Keep controllers thin

The world of professional web development is dominated by the MVC pattern. MVC is so common in object oriented web development that it seems fundamental: of course your app has models, views and controllers (although other approaches could be perfectly valid).

One bit of advice that tends to get passed around for implementing with the MVC pattern is “thin controllers and fat models”, or some variation of that. I think this maxim misses the point.

It certainly is a good idea to keep your controllers thin. In a web app, the controllers should be concerned with HTTP verbs, and very little else. By that I mean that a controller’s responsibility should be focused on web requests: it sits as a thin layer between the web and the application.

There shouldn’t be any business logic in a controller. It’s a co-ordinator, not a do-er. One way of thinking about this that I find helpful is to consider a command line interface for the same user interaction your web controller is handling. The CLI would interact with the application from a different entry point, so if you’ve got business logic in the web controller, you’d have to duplicate it in the CLI implementation. Clearly that business logic (or any non-web logic) should go somewhere else, so that it’s not tied to the way in which the user is interacting with the application.

A related point is that each public controller method should deal with one specific type of web request. Sometimes I see controller methods that handle both the GET and POST requests for a web form, or, even worse, several separate but related types of request. This nearly always leads to spaghetti code, and is easily avoided by separating out the separate concerns into separate methods.
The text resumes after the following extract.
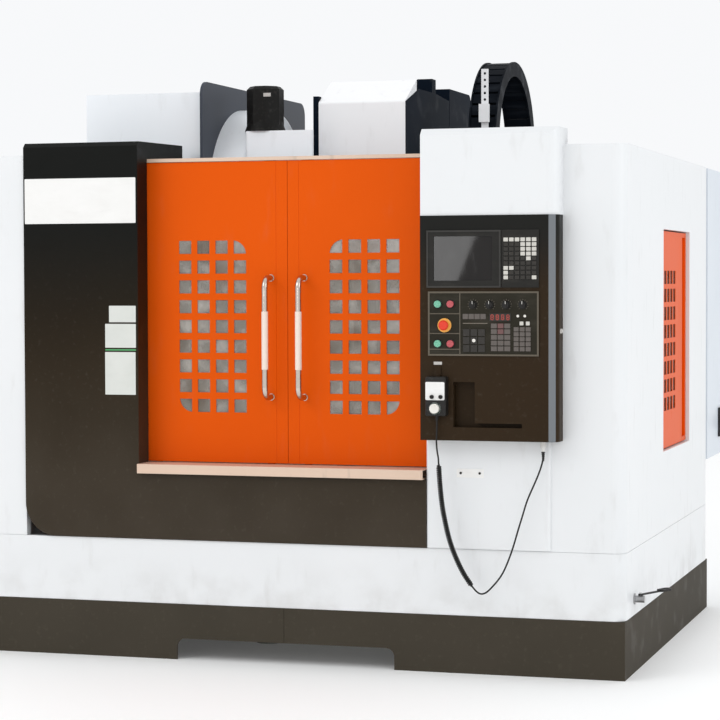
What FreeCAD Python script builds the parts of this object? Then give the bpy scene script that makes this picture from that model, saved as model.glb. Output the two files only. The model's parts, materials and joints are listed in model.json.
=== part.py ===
"""Vertical machining centre: enclosed three-axis mill with an arm tool changer.

Millimetres. +X is the operator's right, +Y runs from the door side to the rear, +Z is up.
While it is drawn, X = 0 is the middle of the base, Y = 0 its front and Z = 0 the floor.
At the end everything is shifted so that the origin is the middle of the footprint.
"""
import FreeCAD
import Part
import math
import os

V = FreeCAD.Vector
X_AXIS = V(1, 0, 0)
Y_AXIS = V(0, 1, 0)
Z_AXIS = V(0, 0, 1)

# ---------------------------------------------------------------- driving dimensions
# enclosure
machine_width = 2840.0
base_depth = 2145.0
base_height = 233.0
seam_height = 502.0
body_height = 2116.0
corner_radius = 52.0
sheet = 3.0
flange = 40.0
panel_gap = 2.0
skirt_wall = 8.0
fork_notch_width = 946.0
fork_notch_height = 88.0
fork_notch_radius = 35.0
bed_hole_margin = 8.0
cover_split = 72.0

# door opening and front panel
opening_left = -637.0
right_cover_width = 808.0
sill_height = 818.0
sill_thickness = 39.0
sill_proud = 22.0
sill_depth_behind_door = 20.0
sill_right_trim = 10.0
front_panel_left = -1158.0
front_panel_proud = 8.0
front_panel_rise = 32.0
front_panel_radius = 140.0
reveal_gap = 7.0
pocket_cover_height = 26.0
pocket_cover_bevel = 18.0
pocket_cover_fall = 8.0
pocket_cover_gap = 4.0

# sliding doors
door_setback = 105.0
door_thickness = 25.0
door_seam_offset = 1.5
door_seam_gap = 2.0
door_overlap = 40.5
door_top_drop = 37.0
door_floor_gap = 4.0
door_stop_margin = 130.0
door_fold_inset = 50.0
door_fold_depth = 1.0
door_fold_width = 2.0
rail_height = 15.0
rail_depth = 36.0
rail_gap = 2.0
rail_lead = 5.0
rail_overrun = 10.0
hanger_inset = 60.0
hanger_width = 40.0
hanger_height = 60.0
roller_inset = 80.0
roller_width = 50.0
roller_guide_width = 30.0
roller_thickness = 6.0
roller_height = 30.0
window_columns = 4
window_rows = 9
window_hole = 55.0
window_pitch_x = 81.5
window_pitch_z = 83.0
window_drop = 57.5
window_cut_radius = 60.0
pane_thickness = 5.0
pane_margin = 30.0
handle_tube_radius = 12.5
handle_length = 495.0
handle_standoff = 80.0
handle_bend = 42.0
handle_offset = 73.0
handle_rise = 528.0
handle_rose_radius = 14.5
handle_rose_height = 3.0

# operator cabinet and console
cabinet_width = 559.0
cabinet_height = 321.0
cabinet_rise = 43.0
cabinet_proud = 90.0
cabinet_cap = 24.0
cabinet_cap_depth = 90.0
cabinet_corner = 44.0
service_panel_width = 511.0
service_panel_proud = 12.0
service_panel_bottom = 506.0
service_panel_edge = 9.0
service_panel_gap = 4.0
console_proud = 95.0
console_height = 893.0
console_corner = 38.0
console_wall = 3.0
unit_depth = 32.0
unit_proud = 4.0
unit_clearance = 0.3
screen_inset = 28.0
screen_width = 303.0
screen_rise = 607.0
screen_height = 227.0
glass_inset = 28.0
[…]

Similarly, things like the request or response format should also be kept separate. What the user wants to do should be orthogonal to how they make the request and how they want the response to look. Again, considering or actually implementing a CLI interface makes it clear why this should all be separate and not tied together. The same is true of an API that accepts and responds with JSON or XML. In short: separate all the things.

That covers why thin controllers are a good thing, so why don’t I agree with “thin controllers, fat models”?

Because the models should be thin, too.

Moving tightly coupled implentation details from the controller to the model is a tiny bit better, but not a lot. It’s going to lead to messy code. One might be bolognese and the other carbonara, but it’s all spaghetti.

I think most people learning MVC (myself included) go through a phase of believing that model, view and controller are the types of classes your web application should have, and everything has to go into one of them. There are a lot of questions online asking about which letter of MVC should contain the bit of logic the asker wants to implement.

This is related to fear of adding classes, and is damaging to the design of an application. There should be as many classes as you need to separate out concerns. It is possible to go too far with this, but the far more common problem is god or demi-god classes (or even single methods) that have far too many responsibilities and far too much logic.

In the c2wiki article linked to above, the explanation of the M in MVC is:

Todo quote: “A model is an object representing data or even activity, e.g. a database table or even some plant-floor production-machine process.”

That’s actually quite broad. In one breath that covers database storage, retrieval, user actions, ongoing processes and other things. Those concerns should all be separated out, and it doesn’t matter if you call the resulting classes “models” or not.

A common perception is that the model in MVC is for database work, usually with an ORM. That’s fine, so long as that’s all it does. It’s reasonable to split out more classes like presenters, repositories, processes, actions or whatever around that.

It also doesn’t matter whether the resulting classes are a certified and approved “design pattern” or not. If an established design pattern helps you keep things clear and separate, then great. But if a solution doesn’t appear in the literature, it doesn’t mean it’s bad. So long as it keeps things orthogonal, the next person to work on the code will thank you for it.

A random selection of classes you might use to break out logic from an MVC controller could include:

And so on; there are many more. None of this is ground-breaking, and that’s the point. There is no shortage of ways to keep all classes in an application lean and specialised, including controller classes.